Enfin, graphiquement, si le design est toujours très tezukien, la mise en scène propose quelques plans fixes assez inhabituels dans une œuvre de Tezuka (ça rappelle un peu le style Dezaki, l’aspect aquarelle/vitraux en moins).
Bagi (1984)
Un téléfilm tout aussi surprenant que ''Prime rose'' mais dont le ton est ici plus adulte. Le personnage de Bagi est très intéressant : c’est une femelle chat (ou un puma, ce n’est pas très précis) victimes d’expériences dans le laboratoire où travaille la mère du héros, le jeune Ryo Ishigami. Bien qu’elle ait l’aspect d’un chat, elle a le corps d’une femme humain et est capable de parler. D’abord alliés, Ryo qui veut comprendre les motivations de sa mère et Bagi se mettent en route pour l’Amérique du sud avant de devenir ennemis. Bagi, réclamant vengeance, semble avoir tué la mère de son ami… Désormais, Ryo n’a plus qu’un but : éliminer celle qui fut autrefois son chat domestique puis sa complice.

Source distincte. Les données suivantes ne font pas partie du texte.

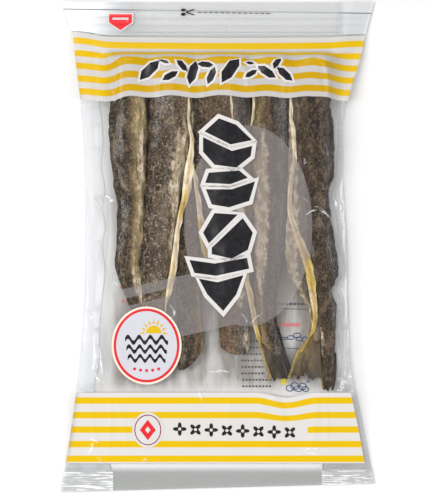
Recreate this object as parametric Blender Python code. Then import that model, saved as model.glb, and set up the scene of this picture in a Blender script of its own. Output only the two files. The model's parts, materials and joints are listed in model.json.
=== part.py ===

Dans cette histoire, les personnages sont troubles et leurs motivations incertaines, ce qui change pas mal des précédents téléfilms où la séparation bons/méchants était de rigueur (à l’exception de Black Jack, toujours très ambigu dans ses desseins). Même Ryo n’est pas tout blanc, ancien voyou qui finit par devenir mercenaire à la fin de l’histoire. C’est une œuvre violente, bien plus que ‘’Nucléa 3000’’ par exemple, voire quasi érotique si l’on considère le personnage de Bagi comme une créature entre l’animal et l’être humain (bien qu’il n’y aura absolument aucune relation intime entre Ryo et Bagi). De loin le téléfilm le plus surprenant des six.
Soulignons que ces deux derniers téléfilms ont pour particulier de ne pas mettre en avant des personnages récurrents de Tezuka, si ce n'est en tant que caméos (on aperçoit Shunsaku Ban et Black Jack dans la foule lors de la scène de duel dans ''Prime Rose''), alors que dans les précédents certains avaient des rôles principaux.
Le coffret DVD a été très soigné : les six téléfilms ont chacun droit à un DVD, l'image est impeccable (pour le son il faudra parfois pousser un peu le volume, à moins que mes écouteurs sont en train de rendre l'âme…) et un livret explicatif y est joint. On a droit au doublage (d'époque ?) des téléfilms et à une VOST avec malheureusement, comme à son habitude, des sous-titres dignes de la grande époque Manga Vidéo, à savoir recopiés du doublage italien. Par chance, les dialogues sont assez similaires à la VO, mais le décalage entre la réplique japonaise et le sous-titrage italien gêne.
Vous êtes fan de Tezuka et avez quelques petites notions d'italien ? Vous avez envie de revoir les deux téléfilms diffusés en France et êtes prêts à faire l'impasse sur la VF ? Ce coffret est donc indispensable, d'autant que le prix reste très correct pour le contenu (environ 50 €).